Researchers at Oregon State University examined RNA-Seq data on 211 biological samples from 24 different Arabidopsis experiments carried out by different labs. They grouped the samples according to tissue types, and in each of the groups, they identified genes that are stably expressed across biological samples, treatment conditions, and experiments. The researchers fit a Poisson log-linear mixed-effect model to the read counts for each gene and decomposed the total variance into between-sample, between-treatment and between-experiment variance components. Identifying stably expressed genes is useful for count normalization and differential expression analysis.

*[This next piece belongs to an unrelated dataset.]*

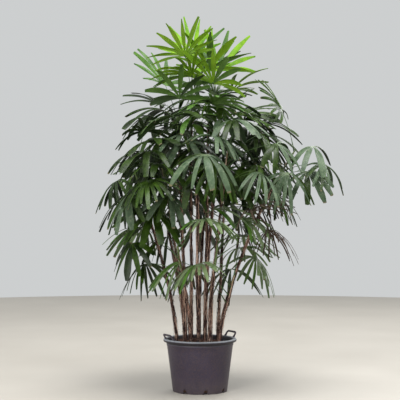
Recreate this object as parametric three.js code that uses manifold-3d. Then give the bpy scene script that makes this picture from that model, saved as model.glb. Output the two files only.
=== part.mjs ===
// Lady palm in a round nursery pot: a clump of slender canes, each with fan-shaped fronds in a spiral.
// Millimetres, +Z up. The origin is the centre of the pot's flat underside.

import * as THREE from "three";
import { mergeVertices } from "three/addons/utils/BufferGeometryUtils.js";
import Module from "manifold-3d";

const wasm = await Module();
wasm.setup();

// ---------------------------------------------------------------- driving sizes

const GAP = 0.3; // clearance between pieces that touch

// Pot: a tapered container with a rolled rim, two loop handles and drain notches round its foot.
const POT_HEIGHT = 360;
const POT_FOOT_RADIUS = 186;
const POT_NECK_RADIUS = 229; // outside of the wall, just under the rim
const POT_WALL = 4;
const RIM_RADIUS = 250;
const RIM_DEPTH = 22;
const RIM_INNER_RADIUS = 227;
const POT_SIDES = 40;
const NOTCH_COUNT = 8;
const NOTCH_WIDTH = 24;
const NOTCH_HEIGHT = 20;
const NOTCH_DEPTH = 30;
const NOTCH_INSET = 22; // of its inner end from the foot's outside
const NOTCH_TURN = -78; // degrees, the first notch's place round the foot
const HANDLE_TURNS = { handle_right: 28, handle_left: 208 }; // degrees round the rim from +X
const HANDLE_WIDTH = 128;
const HANDLE_HEIGHT = 44;
const HANDLE_BAR = 13;
const HANDLE_THICKNESS = 9;
const HANDLE_LEAN = 32; // degrees outwards
const HANDLE_DISTANCE = 231; // of its foot from the pot's axis

const SOIL_LEVEL = 318;

// Canes.
const CANE_FOOT_RADIUS = 9.5;
const CANE_TOP_RADIUS = 6;
const CANE_FLARE = 1.5; // root flare, times the foot's radius
const CANE_FLARE_HEIGHT = 50;
const CANE_SIDES = 7;
const CANE_STEPS = 6;
const STEM_SIDES = 6; // the leafy stretch of a cane
const LEAN_POWER = 1.5; // canes rise steeply and lean out towards their tips
const SWAY = 7; // slow side-to-side wander of a cane

// Fronds, from the youngest at a cane's tip to the oldest at the foot of its leafy stretch.
const GOLDEN_ANGLE = 137.508;
const BARE_TIP = 0.05; // share of the leafy stretch above its first frond
const PETIOLE_LENGTH = { young: 200, old: 380 };
const PETIOLE_OFF_AXIS = { young: 9, old: 60 }; // degrees between the cane and the leaf stalk
const PETIOLE_SAG = { young: 6, old: 38 }; // degrees by which the stalk bends down
const PETIOLE_RADIUS = 3.2;
const PETIOLE_STEPS = 6;
const PETIOLE_STATION_STEPS = 2; // steps between a solid stalk's cross-sections
const FAN_NOD = { young: 2, old: 30 }; // degrees by which the fan hangs below its stalk's line
const FAN_SPREAD = { young: 88, old: 118 }; // degrees to each side
const FAN_CUP = { young: 0.3, old: 0.05 };
const FEWEST_LEAFLETS = 6;
const MORE_LEAFLETS = 3; // at random
const MORE_WHEN_YOUNG = 2;
const BLADE_LENGTH = 325;
const BLADE_WIDTH = 46;
const BLADE_SAG = { young: 0.25, old: 2.6 };
const BLADE_SAG_POWER = 1.1;
const EDGEWISE_SAG = 0.4; // a flat blade gives way less to its edge than to its face
const BLADE_SIDE_SHORTENING = 0.22;
const BLADE_CROWDING = 0.37; // a blade is no wider than its share of the fan at this part of its length
const BLADE_STEPS = 12;
const BLADE_STATIONS = [4, 9]; // the steps at which a solid blade has a cross-section
const BLADE_STATION_WIDTHS = [0.85, 1];
const BLADE_THICKNESS = 4;
const HUB_RADIUS = 15; // the fan's undivided middle
const FRONDS_PER_GROUP = 3;
const GROUP_FOOT = 16; // how far a group's stem reaches below its lowest frond

// The full width of each measure's random spread, in degrees or as a share of the measure.
const SCATTER = {
  azimuth: 24,
  petioleLength: 0.3,
  offAxis: 10,
  petioleSag: 10,
  nod: 24,
  roll: 36,
  bladeSag: 0.4,
  fanSize: 0.25,
  bladeLength: 0.12,
  bladeWidth: 0.2,
};

// Space: everything that grows claims the cells that it passes through, and nothing enters another's cells.
const CELL = 15;
const CELL_SHIFT = 0.37; // keeps cell borders off round numbers
const TURN_STEP = 14; // degrees; a frond without room tries further and further to either side
const TURN_TRIES = 23;
const WORTH_TURNING = 0.1; // further turns have to keep this much more of the fan
const FEWEST_BLADES = 4;
const HUB_CLEARANCE = 0.4; // share of a blade's inner stretch that lies in the fan's own middle

// The crown's reach from the pot's axis at each height, further on the side of the long right-hand cane.
const CROWN_REACH = [
  [480, 300],
  [620, 560],
  [900, 690],
  [1350, 780],
  [1800, 660],
  [2150, 560],
  [2660, 330],
];
const LONG_SIDE = { turn: 0, width: 40, height: 1450, depth: 420, extra: 250 };

const SEED = 36;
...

The variance component analysis that they explore here is a first step towards understanding the sources and nature of the RNA-Seq count variation. When using a numerical measure to identify stably expressed genes, the outcome depends on multiple factors: the background sample set and the reference gene set used for count normalization, the technology used for measuring gene expression, and the specific numerical stability measure used. Since differential expression (DE) is measured by relative frequencies, the researchers argue that DE is a relative concept. They advocate using an explicit reference gene set for count normalization to improve interpretability of DE results, and recommend using a common reference gene set when analyzing multiple RNA-Seq experiments to avoid potential inconsistent conclusions.
Expression profiles of 15 genes—as measured by RNA-Seq CPM
across 91 samples in the multi-tissue group
The 15 genes include (from top to bottom) (A) five stably expressed genes (randomly selected out of the top 100) identified from the multi-tissue group RNA-Seq data using the total variance measure σˆ2, (B) five stably expressed identified by Czechowski et al. (2005) according to the CV measure from a developmental series of microarray experiments, and (C) five traditional house-keeping genes (HKG) discussed in Czechowski et al. (2005).